It was formerly customary in England,
on this day, for the people to confess their sins to their parish priests, after which they dined on pancakes,
or fritters, and the occasion became one of merriment. The bell rung on this day is popularly called
Pancake Bell, and the day itself Pancake Tuesday. P. Cyc.
(Shrove), v. i. To join in the festivities of Shrovetide; hence, to make merry. [Obs.] J. Fletcher.
(Shrove"tide`) n. [From shrive to take a confession (OE. imp. shrof, AS. scraf) + tide.]
The days immediately preceding Ash Widnesday, especially the period between the evening before Quinguagesima
Sunday and the morning of Ash Wednesday.
(Shrov"ing), n. The festivity of Shrovetide. [Obs.]

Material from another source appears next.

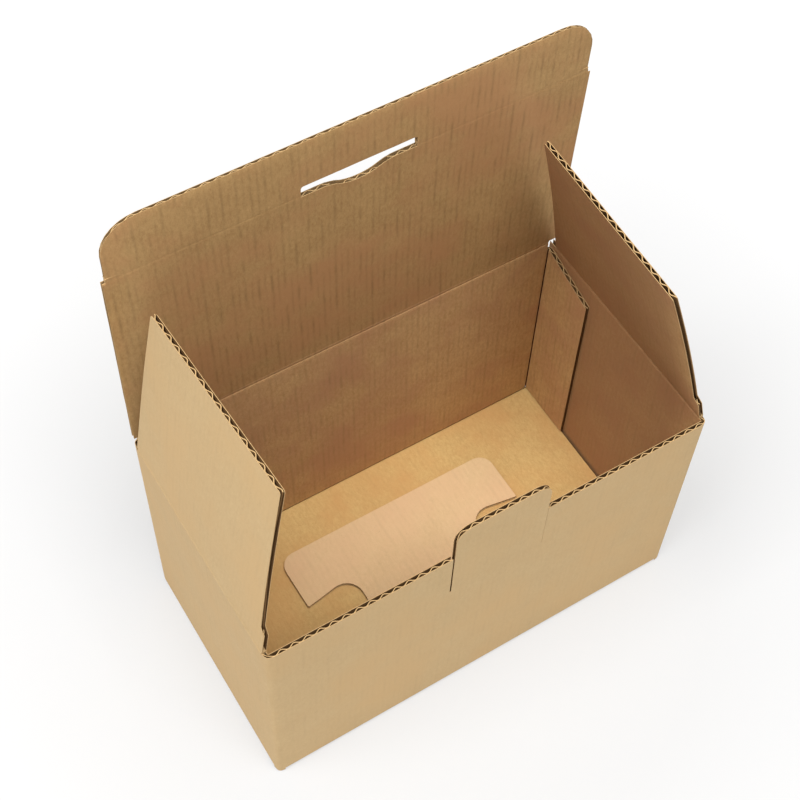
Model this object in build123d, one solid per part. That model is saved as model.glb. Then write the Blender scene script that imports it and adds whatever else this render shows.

(Shrow) n. A shrew. [Obs.] Shak.
(Shrowd) v. t. See Shrood. [Prov. Eng.]
(Shrub) n. [Ar. shirb, shurb, a drink, beverage, fr. shariba to drink. Cf. Sirup, Sherbet.] A
liquor composed of vegetable acid, especially lemon juice, and sugar, with spirit to preserve it.
(Shrub), n. [OE. schrob, AS. scrob, scrobb; akin to Norw. skrubba the dwarf cornel tree.] (Bot.)
A woody plant of less size than a tree, and usually with several stems from the same root.
(Shrub), v. t. To lop; to prune. [Obs.] Anderson
(Shrub"ber*y) n.; pl. Shrubberies
1. A collection of shrubs.
2. A place where shrubs are planted. Macaulay.
(Shrub"bi*ness) n. Quality of being shrubby.
(Shrub"by) a. [Compar. Shrubbier ; superl. Shrubbiest.]
1. Full of shrubs.
2. Of the nature of a shrub; resembling a shrub. "Shrubby browse." J. Philips.
(Shrub"less), a. having no shrubs. Byron.